R2-D2, the Star Wars universe
In The Hitch-Hiker’s Guide To The Galaxy the Sirius Cybernetics Corporation describe their robots as “your plastic pal who’s fun to be with”, and I can think of no artificial intelligence character more fun to be around than R2-D2. Look at him! He’s cute!
Actually, this brings me to a fan theory I’ve been working on. I think that Star Wars is not actually about good versus evil, light versus dark, etcetera. I think Star Wars is just the life story of R2-D2. I think that the opening “crawler” (A long time ago in a galaxy far away…) is the story that R2-D2 will one day pass on to archaeologists when they discover him in the far distant future. With his immense storage capacity R2-D2 would make the perfect chronicler of the Star Wars story. If you look at the films, the books, the tie-in comics and the whole expanded universe, R2-D2 is the only constant, turning up in every decade, in every major story arc. He serves as a Deus Ex Machina, constantly saving the “heroes” from being captured, tortured and killed. George Lucas has categorically stated that R2-D2 is his “favourite actor” that he saves the heroes “at least once” in every film. If R2-D2 hadn’t been present in the very first film, none of the subsequent events would have occurred. That’s a pretty big if by any standard.
Created by the mad scientist Rotwang (hahah, no really) to stand in for his dead lover, Maria is later put to use as the 1927 version of the Terminator – sent in to the worker’s underground city, disguised as the real Maria, to quell unrest, she later destroys the reputation of the woman she is impersonating by doing a series of lascivious dances for the rich young men of Metropolis.
It’s truly laughable now but this was once thought quite a sexy scene. Maria does the Jitterbug and the Polka and all the men apparently lose their minds. Things were weird and repressed in the twenties.

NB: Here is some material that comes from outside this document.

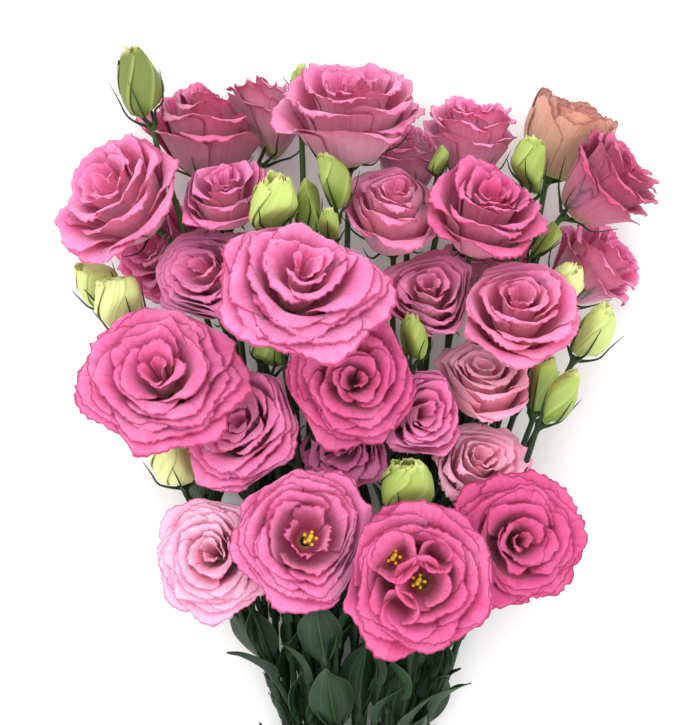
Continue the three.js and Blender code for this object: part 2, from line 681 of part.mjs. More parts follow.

It’s no surprise that Prometheus seemed really good until you thought a bit about the actual plot or the characters, given that it involved my least favourite writer in Hollywood – Damon “Destroy Everything You Touch” Lindelof, but it did have at least one star turn – Michael Fassbender as the morally-uncomplicated David-8, a character that initially appeared slick and oily before becoming outright psychopathic. Modelled on Peter O’Toole’s TE Lawrence from Lawrence of Arabia, David is the only thing that really drives the plot of this move forward. Tasked with decrypting the alien’s language and operating their systems, David apparently does this with very little effort, setting the whole bio-bomb/alien prequel movie in motion. His blank-eyed creepiness is offset only by the fact that he isn’t actually a terrible person- merely one asked to do things “distressing or uncomfortable” to people. He ends up redeeming himself very slightly by aiding the protagonist to fly one of the alien spaceships.

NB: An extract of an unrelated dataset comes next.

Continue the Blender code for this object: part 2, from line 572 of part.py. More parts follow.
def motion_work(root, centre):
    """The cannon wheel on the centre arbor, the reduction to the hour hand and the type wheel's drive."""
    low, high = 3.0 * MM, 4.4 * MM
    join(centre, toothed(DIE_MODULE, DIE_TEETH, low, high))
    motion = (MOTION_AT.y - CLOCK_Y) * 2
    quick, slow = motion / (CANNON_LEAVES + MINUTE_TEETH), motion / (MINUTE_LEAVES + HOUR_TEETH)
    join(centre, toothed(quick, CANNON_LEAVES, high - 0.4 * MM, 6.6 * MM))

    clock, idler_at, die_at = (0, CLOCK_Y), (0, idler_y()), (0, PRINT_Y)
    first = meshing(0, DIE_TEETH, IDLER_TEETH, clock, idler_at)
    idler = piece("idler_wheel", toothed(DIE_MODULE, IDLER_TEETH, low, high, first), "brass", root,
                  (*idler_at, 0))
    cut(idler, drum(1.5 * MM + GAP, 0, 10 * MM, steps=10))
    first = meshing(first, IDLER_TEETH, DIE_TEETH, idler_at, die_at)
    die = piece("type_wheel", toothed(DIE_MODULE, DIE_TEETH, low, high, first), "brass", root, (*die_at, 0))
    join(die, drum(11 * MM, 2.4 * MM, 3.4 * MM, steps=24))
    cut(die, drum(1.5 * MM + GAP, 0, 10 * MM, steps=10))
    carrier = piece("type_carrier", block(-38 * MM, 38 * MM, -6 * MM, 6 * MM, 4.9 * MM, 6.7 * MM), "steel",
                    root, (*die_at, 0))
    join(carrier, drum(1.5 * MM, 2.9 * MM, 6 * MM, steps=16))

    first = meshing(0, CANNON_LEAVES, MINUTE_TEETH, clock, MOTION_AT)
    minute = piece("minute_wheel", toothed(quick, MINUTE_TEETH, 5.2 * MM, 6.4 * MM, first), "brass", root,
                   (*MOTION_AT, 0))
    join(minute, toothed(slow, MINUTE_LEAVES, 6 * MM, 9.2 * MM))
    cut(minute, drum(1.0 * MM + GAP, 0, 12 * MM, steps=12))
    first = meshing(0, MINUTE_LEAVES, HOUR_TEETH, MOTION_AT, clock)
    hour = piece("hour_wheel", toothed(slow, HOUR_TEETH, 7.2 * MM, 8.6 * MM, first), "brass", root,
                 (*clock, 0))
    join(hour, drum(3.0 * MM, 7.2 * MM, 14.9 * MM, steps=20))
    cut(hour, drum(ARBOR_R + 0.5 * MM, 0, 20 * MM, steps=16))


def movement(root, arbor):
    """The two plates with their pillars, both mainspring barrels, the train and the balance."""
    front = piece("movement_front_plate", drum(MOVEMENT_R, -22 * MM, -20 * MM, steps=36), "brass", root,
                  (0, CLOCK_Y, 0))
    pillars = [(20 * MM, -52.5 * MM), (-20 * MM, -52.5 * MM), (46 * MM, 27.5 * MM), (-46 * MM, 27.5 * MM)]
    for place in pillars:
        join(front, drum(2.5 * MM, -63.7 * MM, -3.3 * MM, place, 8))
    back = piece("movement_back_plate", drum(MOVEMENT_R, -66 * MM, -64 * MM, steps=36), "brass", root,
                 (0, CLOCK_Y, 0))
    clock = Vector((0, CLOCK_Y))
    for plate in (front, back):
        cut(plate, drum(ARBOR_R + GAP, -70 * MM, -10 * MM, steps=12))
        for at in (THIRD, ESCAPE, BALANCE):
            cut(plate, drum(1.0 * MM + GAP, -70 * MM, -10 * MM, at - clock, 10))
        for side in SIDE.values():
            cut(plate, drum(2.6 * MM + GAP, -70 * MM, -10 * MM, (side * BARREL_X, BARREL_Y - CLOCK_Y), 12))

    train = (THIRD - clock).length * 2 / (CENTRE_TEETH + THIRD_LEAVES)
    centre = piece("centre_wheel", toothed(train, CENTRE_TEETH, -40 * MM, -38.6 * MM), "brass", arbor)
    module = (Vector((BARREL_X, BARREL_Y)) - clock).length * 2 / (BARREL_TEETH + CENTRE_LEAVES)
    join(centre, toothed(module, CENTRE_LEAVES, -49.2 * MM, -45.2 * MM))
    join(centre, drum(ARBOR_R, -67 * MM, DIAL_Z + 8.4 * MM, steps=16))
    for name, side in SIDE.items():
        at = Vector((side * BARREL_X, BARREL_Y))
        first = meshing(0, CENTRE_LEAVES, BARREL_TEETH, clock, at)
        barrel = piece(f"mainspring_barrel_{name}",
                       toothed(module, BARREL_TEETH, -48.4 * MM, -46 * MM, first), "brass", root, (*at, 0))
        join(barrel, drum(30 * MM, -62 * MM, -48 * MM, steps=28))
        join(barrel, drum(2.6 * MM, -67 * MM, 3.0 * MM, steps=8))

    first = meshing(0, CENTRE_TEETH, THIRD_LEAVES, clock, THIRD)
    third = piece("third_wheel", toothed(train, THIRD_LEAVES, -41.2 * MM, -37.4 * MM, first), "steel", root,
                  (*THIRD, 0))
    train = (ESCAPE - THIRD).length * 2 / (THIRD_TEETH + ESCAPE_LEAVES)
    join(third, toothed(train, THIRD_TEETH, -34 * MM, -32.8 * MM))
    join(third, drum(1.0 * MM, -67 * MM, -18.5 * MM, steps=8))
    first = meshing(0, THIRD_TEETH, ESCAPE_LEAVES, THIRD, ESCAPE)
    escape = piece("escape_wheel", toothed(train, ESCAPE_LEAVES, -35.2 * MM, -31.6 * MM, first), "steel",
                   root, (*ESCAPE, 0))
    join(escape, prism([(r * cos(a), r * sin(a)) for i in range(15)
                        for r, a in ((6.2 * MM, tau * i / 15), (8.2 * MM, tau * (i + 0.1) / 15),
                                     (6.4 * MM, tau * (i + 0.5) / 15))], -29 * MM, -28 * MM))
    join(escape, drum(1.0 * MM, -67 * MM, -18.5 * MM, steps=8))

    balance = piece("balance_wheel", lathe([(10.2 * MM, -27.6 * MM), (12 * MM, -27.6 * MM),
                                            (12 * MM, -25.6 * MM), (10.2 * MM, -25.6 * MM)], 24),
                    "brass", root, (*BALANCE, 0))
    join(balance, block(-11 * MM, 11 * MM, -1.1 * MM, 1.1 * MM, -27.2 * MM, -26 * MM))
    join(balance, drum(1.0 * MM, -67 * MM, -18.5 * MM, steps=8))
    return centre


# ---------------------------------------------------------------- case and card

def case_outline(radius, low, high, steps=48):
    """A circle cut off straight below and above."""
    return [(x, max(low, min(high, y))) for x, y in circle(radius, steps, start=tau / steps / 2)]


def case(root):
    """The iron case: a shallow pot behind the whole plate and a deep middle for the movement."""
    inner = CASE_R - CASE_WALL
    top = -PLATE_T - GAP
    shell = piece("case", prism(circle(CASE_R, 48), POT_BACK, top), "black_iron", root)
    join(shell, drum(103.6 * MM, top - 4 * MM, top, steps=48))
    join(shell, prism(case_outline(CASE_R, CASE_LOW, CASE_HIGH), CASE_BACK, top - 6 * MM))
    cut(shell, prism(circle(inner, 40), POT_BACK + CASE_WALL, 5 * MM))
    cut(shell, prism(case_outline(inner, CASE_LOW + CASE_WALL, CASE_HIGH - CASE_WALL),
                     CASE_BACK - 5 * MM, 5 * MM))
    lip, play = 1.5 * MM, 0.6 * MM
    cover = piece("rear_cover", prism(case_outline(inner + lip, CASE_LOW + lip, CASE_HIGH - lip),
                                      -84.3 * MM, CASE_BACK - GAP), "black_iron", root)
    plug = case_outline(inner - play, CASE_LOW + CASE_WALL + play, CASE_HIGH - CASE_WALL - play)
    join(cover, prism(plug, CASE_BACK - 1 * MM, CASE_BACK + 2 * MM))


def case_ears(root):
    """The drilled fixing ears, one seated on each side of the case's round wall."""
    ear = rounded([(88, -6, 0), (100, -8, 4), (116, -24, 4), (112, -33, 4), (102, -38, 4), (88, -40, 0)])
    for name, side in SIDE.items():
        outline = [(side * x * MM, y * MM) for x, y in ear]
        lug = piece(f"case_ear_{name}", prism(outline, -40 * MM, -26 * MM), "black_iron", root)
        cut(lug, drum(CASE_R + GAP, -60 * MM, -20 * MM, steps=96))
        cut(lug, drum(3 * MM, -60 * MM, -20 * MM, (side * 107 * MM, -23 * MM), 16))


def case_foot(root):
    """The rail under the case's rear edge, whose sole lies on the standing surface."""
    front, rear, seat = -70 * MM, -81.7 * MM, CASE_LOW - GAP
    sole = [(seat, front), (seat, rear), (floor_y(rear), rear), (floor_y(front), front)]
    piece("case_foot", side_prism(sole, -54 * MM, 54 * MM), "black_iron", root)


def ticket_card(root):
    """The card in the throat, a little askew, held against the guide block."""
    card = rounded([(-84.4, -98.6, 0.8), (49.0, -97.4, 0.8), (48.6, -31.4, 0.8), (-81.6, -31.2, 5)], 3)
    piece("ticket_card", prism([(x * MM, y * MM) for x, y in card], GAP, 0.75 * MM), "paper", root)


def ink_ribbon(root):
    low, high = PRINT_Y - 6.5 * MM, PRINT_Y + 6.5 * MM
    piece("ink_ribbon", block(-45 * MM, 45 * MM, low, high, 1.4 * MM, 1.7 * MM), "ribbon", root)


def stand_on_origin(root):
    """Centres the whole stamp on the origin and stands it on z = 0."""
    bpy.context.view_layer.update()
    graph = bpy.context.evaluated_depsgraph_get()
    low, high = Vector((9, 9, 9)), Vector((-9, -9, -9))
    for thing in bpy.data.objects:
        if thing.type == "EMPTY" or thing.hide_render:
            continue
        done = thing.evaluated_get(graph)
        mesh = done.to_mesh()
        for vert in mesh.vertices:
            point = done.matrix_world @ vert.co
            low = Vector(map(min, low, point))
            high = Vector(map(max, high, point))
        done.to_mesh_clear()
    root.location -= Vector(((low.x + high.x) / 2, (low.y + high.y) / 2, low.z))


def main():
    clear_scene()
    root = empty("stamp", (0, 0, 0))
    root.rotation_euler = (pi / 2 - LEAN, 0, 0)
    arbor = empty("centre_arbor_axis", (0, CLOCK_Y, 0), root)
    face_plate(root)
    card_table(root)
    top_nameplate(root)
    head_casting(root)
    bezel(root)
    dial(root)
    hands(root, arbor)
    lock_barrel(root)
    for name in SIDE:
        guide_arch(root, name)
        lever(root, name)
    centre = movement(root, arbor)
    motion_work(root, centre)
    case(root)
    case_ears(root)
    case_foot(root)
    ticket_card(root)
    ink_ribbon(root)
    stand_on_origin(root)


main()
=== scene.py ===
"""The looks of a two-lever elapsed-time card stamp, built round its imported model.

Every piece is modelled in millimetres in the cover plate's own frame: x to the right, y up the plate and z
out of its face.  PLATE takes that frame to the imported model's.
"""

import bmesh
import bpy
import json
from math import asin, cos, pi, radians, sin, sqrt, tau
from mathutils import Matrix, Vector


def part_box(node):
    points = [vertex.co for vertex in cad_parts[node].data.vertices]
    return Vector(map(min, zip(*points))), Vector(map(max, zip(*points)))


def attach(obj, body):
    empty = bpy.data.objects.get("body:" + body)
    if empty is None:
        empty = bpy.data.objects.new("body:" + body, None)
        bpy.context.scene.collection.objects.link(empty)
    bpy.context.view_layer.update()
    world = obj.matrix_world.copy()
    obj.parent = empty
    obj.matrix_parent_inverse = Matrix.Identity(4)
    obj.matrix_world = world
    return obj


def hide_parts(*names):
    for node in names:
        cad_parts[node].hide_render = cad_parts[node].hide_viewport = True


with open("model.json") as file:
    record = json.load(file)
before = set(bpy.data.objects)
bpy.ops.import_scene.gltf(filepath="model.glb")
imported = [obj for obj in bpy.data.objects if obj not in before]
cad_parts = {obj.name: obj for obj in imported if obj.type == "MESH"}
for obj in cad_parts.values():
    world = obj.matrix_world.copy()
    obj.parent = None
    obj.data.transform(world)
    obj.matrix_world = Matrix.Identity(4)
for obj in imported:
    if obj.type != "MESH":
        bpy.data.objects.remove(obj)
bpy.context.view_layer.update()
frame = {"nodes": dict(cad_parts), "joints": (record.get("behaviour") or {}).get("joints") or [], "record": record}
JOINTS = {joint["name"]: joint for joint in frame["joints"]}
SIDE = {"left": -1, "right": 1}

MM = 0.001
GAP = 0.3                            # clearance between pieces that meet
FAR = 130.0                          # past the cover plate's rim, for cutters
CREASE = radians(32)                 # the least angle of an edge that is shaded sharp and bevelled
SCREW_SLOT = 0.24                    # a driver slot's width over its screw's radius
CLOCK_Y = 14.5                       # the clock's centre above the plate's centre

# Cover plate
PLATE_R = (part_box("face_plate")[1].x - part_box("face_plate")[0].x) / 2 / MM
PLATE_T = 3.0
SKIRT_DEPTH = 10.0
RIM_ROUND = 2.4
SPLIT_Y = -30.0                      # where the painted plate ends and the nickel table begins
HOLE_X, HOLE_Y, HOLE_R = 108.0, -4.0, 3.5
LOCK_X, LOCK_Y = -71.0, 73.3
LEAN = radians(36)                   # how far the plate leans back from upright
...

HAL, 2001: A Space Odyssey
HAL is the iconic movie villain and the iconic movie robot all in one. His actions in 2001 develop from helpful-member-of-the-crew to full-blown psycho in a very short span of time. Later novels give the explanation for this: HAL is aware of the secret nature of Dave and Frank’s mission, and the action of keeping it from them and maintaining a cover leads him to develop a schizophrenic, Norman Bates-like personality that results in him killing all of the crew except Dave. In this light HAL becomes more of a sympathetic character than he initially seems, especially when you phrase it like this : HAL was suffering from PTSD.
JARVIS, Iron Man
Paul Bettany has sort of made a name for himself serving as the understudy to tortured geniuses – he played Heath Ledger’s friend in A Knight’s Tale, Russel Crowe’s imaginary friend in A Beautiful Mind, Russel Crowe’s not-imaginary friend in Master And Commander and finally Robert Downey Jr’s sort-of-imaginary friend in Iron Man.
JARVIS is the central component of Tony Stark’s network, connecting house, car, phone and Iron Man suit, doing so with a minimum of fuss and a maximum of sarcasm. If anybody should voice an artificial intelligence it should be Paul Bettany. Maybe he’s never been the Hollywood big-hitter he should be, but he’s married to Jennifer Connelly. So…there’s that.